A tireless and brilliant organiser, Ghosh built the Hindu Samhati (HS) from scratch. Within a short time, the HS came to represent the voice and face of the persecuted Hindus, especially in the rural areas of Bengal.
Ghosh was an unapologetic advocate of Hindutva and was known for his fearlessness. He railed against the politics of Muslim appeasement followed by the Left and then the Trinamool and succeeded in creating an awareness among Hindus to sink their differences and resist the threat of radical Islam they face in Bengal.
Ghosh was clear in his mind that no political party would come to the aid of Hindus as long as Hindus remained divided on caste and political lines. And he took it upon himself to unite the Hindus.
Through his fiery speeches and painstaking efforts, he spread awareness of the danger posed to Hindus of Bengal by the continuing illegal influx of Bangladeshi Muslims who were nurtured as vote banks by the Congress, Left and Trinamool.
That brought him into direct confrontation with the Left, and then the Trinamool, rulers of Bengal.
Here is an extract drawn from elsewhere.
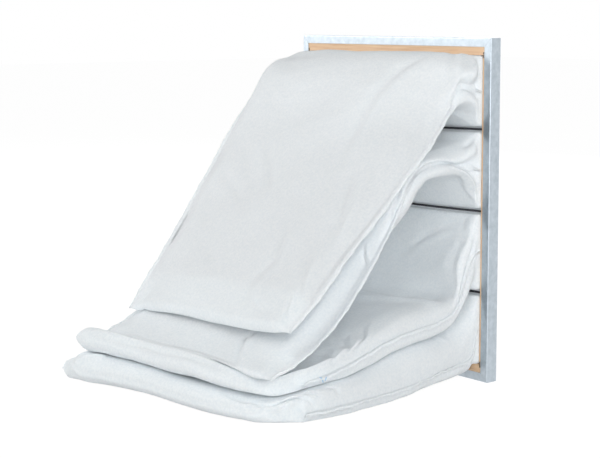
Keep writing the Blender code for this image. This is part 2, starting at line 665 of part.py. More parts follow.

False cases were lodged against him and he faced a lot of harassment. But that only spurred him to redouble his efforts.
Ghosh also realised that his movement would require strong financial muscle. He reached out successfully to the Bengali Hindu diaspora abroad and became an iconic figure among them. The HS gained the sterling reputation of standing beside all its volunteers and workers through thick and thin.
The HS also worked silently to create awareness about ‘love jihad’ and rescue victims of ‘love jihad’. Many such girls were rescued and reunited with their families. Ghosh was a torchbearer of ‘ghar wapsi’ in Bengal, bringing back many Muslims and Christians to the fold of Sanatan dharma.
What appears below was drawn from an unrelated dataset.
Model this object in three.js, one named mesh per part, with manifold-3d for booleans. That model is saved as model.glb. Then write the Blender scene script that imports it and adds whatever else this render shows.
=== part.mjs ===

This ‘ghar wapsi’ programme was brought out in the open at the annual rally of the Hindu Samhati in Kolkata two years ago. Ghosh announced the of 14 members of a Muslim family at the rally, and that created a huge stir in Bengal.
Tapan Ghosh’s mission of uniting Hindus and galvanising the community to jointly resist Islamist aggression was a Herculean one, given the deeply entrenched communist and pseudo-secular mindset among many people of the state. But he persevered in the face of tremendous odds; he took the threats, intimidation and harassment that became part of his life with equanimity.
His diligent and persistent efforts started bearing fruit and Ghosh’s success in mobilising the Hindus of Bengal was apparent in the ever increasing crowds at the Hindu Samhati’s annual rallies in the heart of Kolkata.
Ghosh handed over the reins of the organisation he founded to his trusted disciples a couple of years ago, but he remained a mentor to them and was closely involved in his mission.
His untimely passing away may put Ghosh’s mission at risk. And that would endanger the very existence of Bengali Hindus in Bengal. Thus, it is imperative that the mission initiated by Ghosh does not flounder. Hindu Samhati workers, and the greater Hindu society at large, has to ensure that for the sake of Hindu existence. And that would also be the best tribute Bengal’s embattled Hindus can pay to braveheart Ghosh.